Written request: Output every line below exactly.

Supplied material:
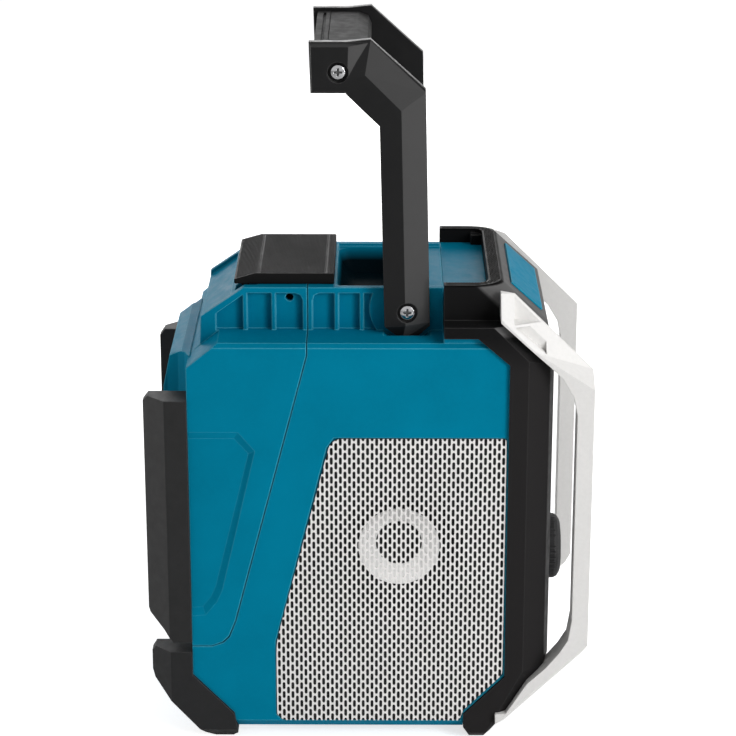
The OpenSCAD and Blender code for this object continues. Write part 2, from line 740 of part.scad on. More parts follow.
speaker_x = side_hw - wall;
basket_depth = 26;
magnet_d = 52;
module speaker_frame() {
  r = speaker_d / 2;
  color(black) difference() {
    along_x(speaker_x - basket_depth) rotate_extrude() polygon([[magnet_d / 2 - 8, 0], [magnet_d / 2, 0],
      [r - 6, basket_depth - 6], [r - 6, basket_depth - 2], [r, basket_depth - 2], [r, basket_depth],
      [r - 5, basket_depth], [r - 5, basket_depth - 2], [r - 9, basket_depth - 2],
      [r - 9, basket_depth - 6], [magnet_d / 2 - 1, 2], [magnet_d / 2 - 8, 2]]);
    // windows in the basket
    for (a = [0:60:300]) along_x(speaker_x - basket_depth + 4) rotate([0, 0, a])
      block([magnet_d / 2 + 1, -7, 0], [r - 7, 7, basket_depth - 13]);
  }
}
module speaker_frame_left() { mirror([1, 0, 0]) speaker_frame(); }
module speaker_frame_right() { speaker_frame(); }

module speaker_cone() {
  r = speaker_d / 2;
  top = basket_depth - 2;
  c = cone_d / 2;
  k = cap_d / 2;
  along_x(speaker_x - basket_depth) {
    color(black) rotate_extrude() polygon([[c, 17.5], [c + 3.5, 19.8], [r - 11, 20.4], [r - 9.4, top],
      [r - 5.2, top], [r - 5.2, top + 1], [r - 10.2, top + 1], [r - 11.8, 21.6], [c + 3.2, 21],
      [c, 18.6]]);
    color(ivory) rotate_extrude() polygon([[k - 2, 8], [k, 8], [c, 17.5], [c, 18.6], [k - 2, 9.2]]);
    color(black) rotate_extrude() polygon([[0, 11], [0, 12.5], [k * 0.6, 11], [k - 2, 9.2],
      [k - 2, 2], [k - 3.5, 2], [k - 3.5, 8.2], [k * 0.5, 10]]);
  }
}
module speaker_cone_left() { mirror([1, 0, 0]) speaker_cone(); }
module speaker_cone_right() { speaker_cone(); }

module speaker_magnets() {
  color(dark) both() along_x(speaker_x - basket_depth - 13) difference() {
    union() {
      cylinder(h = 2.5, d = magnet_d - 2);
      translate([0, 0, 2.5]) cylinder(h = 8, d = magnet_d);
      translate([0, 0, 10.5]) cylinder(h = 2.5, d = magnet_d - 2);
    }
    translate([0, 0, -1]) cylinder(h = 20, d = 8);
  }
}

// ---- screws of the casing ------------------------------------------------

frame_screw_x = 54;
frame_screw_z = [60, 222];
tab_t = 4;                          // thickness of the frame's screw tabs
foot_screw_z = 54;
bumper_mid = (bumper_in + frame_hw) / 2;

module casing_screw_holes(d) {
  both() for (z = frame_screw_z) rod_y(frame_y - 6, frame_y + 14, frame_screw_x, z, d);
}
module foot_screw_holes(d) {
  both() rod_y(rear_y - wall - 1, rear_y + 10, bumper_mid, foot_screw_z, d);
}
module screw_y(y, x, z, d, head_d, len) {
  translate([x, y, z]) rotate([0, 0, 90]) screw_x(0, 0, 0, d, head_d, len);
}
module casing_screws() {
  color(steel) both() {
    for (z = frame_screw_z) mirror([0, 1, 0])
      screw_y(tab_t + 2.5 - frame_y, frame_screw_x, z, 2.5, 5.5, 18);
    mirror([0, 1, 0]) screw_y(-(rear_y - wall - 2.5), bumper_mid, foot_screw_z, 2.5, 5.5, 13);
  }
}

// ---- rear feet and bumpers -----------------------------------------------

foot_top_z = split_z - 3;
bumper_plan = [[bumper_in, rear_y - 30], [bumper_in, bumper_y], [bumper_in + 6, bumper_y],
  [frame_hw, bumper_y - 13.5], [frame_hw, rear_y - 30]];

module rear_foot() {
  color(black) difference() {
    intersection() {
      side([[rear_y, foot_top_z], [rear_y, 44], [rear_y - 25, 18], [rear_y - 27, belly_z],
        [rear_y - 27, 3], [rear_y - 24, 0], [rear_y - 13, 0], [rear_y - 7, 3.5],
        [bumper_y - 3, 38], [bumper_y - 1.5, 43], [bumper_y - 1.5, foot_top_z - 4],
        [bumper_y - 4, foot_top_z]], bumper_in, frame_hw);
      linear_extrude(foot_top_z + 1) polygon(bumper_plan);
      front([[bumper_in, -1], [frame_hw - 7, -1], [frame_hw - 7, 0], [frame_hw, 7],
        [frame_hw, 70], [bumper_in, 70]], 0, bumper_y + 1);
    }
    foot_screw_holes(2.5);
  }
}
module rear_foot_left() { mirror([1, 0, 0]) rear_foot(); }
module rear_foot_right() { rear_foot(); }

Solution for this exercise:
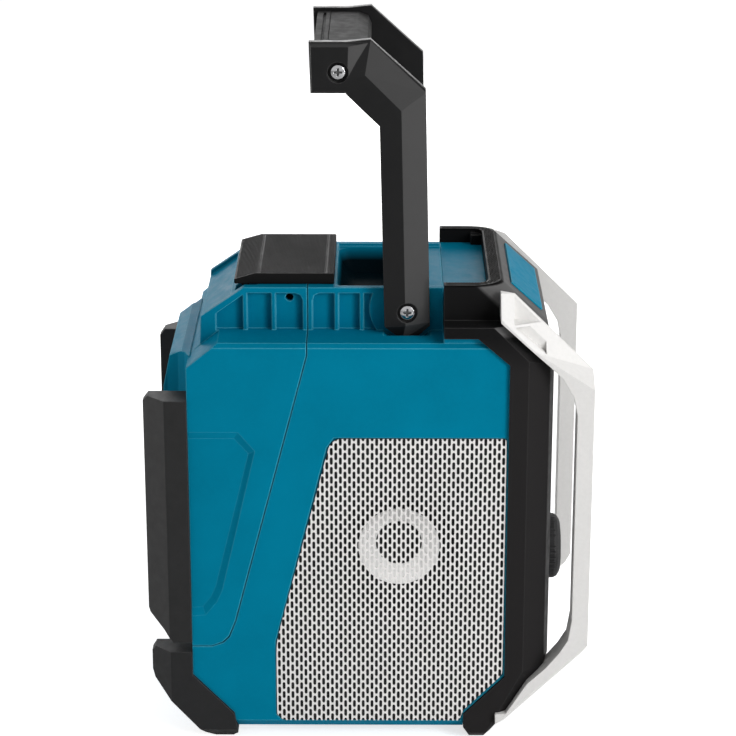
The OpenSCAD and Blender code for this object continues. Write part 2, from line 740 of part.scad on. More parts follow.
speaker_x = side_hw - wall;
basket_depth = 26;
magnet_d = 52;
module speaker_frame() {
  r = speaker_d / 2;
  color(black) difference() {
    along_x(speaker_x - basket_depth) rotate_extrude() polygon([[magnet_d / 2 - 8, 0], [magnet_d / 2, 0],
      [r - 6, basket_depth - 6], [r - 6, basket_depth - 2], [r, basket_depth - 2], [r, basket_depth],
      [r - 5, basket_depth], [r - 5, basket_depth - 2], [r - 9, basket_depth - 2],
      [r - 9, basket_depth - 6], [magnet_d / 2 - 1, 2], [magnet_d / 2 - 8, 2]]);
    // windows in the basket
    for (a = [0:60:300]) along_x(speaker_x - basket_depth + 4) rotate([0, 0, a])
      block([magnet_d / 2 + 1, -7, 0], [r - 7, 7, basket_depth - 13]);
  }
}
module speaker_frame_left() { mirror([1, 0, 0]) speaker_frame(); }
module speaker_frame_right() { speaker_frame(); }

module speaker_cone() {
  r = speaker_d / 2;
  top = basket_depth - 2;
  c = cone_d / 2;
  k = cap_d / 2;
  along_x(speaker_x - basket_depth) {
    color(black) rotate_extrude() polygon([[c, 17.5], [c + 3.5, 19.8], [r - 11, 20.4], [r - 9.4, top],
      [r - 5.2, top], [r - 5.2, top + 1], [r - 10.2, top + 1], [r - 11.8, 21.6], [c + 3.2, 21],
      [c, 18.6]]);
    color(ivory) rotate_extrude() polygon([[k - 2, 8], [k, 8], [c, 17.5], [c, 18.6], [k - 2, 9.2]]);
    color(black) rotate_extrude() polygon([[0, 11], [0, 12.5], [k * 0.6, 11], [k - 2, 9.2],
      [k - 2, 2], [k - 3.5, 2], [k - 3.5, 8.2], [k * 0.5, 10]]);
  }
}
module speaker_cone_left() { mirror([1, 0, 0]) speaker_cone(); }
module speaker_cone_right() { speaker_cone(); }

module speaker_magnets() {
  color(dark) both() along_x(speaker_x - basket_depth - 13) difference() {
    union() {
      cylinder(h = 2.5, d = magnet_d - 2);
      translate([0, 0, 2.5]) cylinder(h = 8, d = magnet_d);
      translate([0, 0, 10.5]) cylinder(h = 2.5, d = magnet_d - 2);
    }
    translate([0, 0, -1]) cylinder(h = 20, d = 8);
  }
}

// ---- screws of the casing ------------------------------------------------

frame_screw_x = 54;
frame_screw_z = [60, 222];
tab_t = 4;                          // thickness of the frame's screw tabs
foot_screw_z = 54;
bumper_mid = (bumper_in + frame_hw) / 2;

module casing_screw_holes(d) {
  both() for (z = frame_screw_z) rod_y(frame_y - 6, frame_y + 14, frame_screw_x, z, d);
}
module foot_screw_holes(d) {
  both() rod_y(rear_y - wall - 1, rear_y + 10, bumper_mid, foot_screw_z, d);
}
module screw_y(y, x, z, d, head_d, len) {
  translate([x, y, z]) rotate([0, 0, 90]) screw_x(0, 0, 0, d, head_d, len);
}
module casing_screws() {
  color(steel) both() {
    for (z = frame_screw_z) mirror([0, 1, 0])
      screw_y(tab_t + 2.5 - frame_y, frame_screw_x, z, 2.5, 5.5, 18);
    mirror([0, 1, 0]) screw_y(-(rear_y - wall - 2.5), bumper_mid, foot_screw_z, 2.5, 5.5, 13);
  }
}

// ---- rear feet and bumpers -----------------------------------------------

foot_top_z = split_z - 3;
bumper_plan = [[bumper_in, rear_y - 30], [bumper_in, bumper_y], [bumper_in + 6, bumper_y],
  [frame_hw, bumper_y - 13.5], [frame_hw, rear_y - 30]];

module rear_foot() {
  color(black) difference() {
    intersection() {
      side([[rear_y, foot_top_z], [rear_y, 44], [rear_y - 25, 18], [rear_y - 27, belly_z],
        [rear_y - 27, 3], [rear_y - 24, 0], [rear_y - 13, 0], [rear_y - 7, 3.5],
        [bumper_y - 3, 38], [bumper_y - 1.5, 43], [bumper_y - 1.5, foot_top_z - 4],
        [bumper_y - 4, foot_top_z]], bumper_in, frame_hw);
      linear_extrude(foot_top_z + 1) polygon(bumper_plan);
      front([[bumper_in, -1], [frame_hw - 7, -1], [frame_hw - 7, 0], [frame_hw, 7],
        [frame_hw, 70], [bumper_in, 70]], 0, bumper_y + 1);
    }
    foot_screw_holes(2.5);
  }
}
module rear_foot_left() { mirror([1, 0, 0]) rear_foot(); }
module rear_foot_right() { rear_foot(); }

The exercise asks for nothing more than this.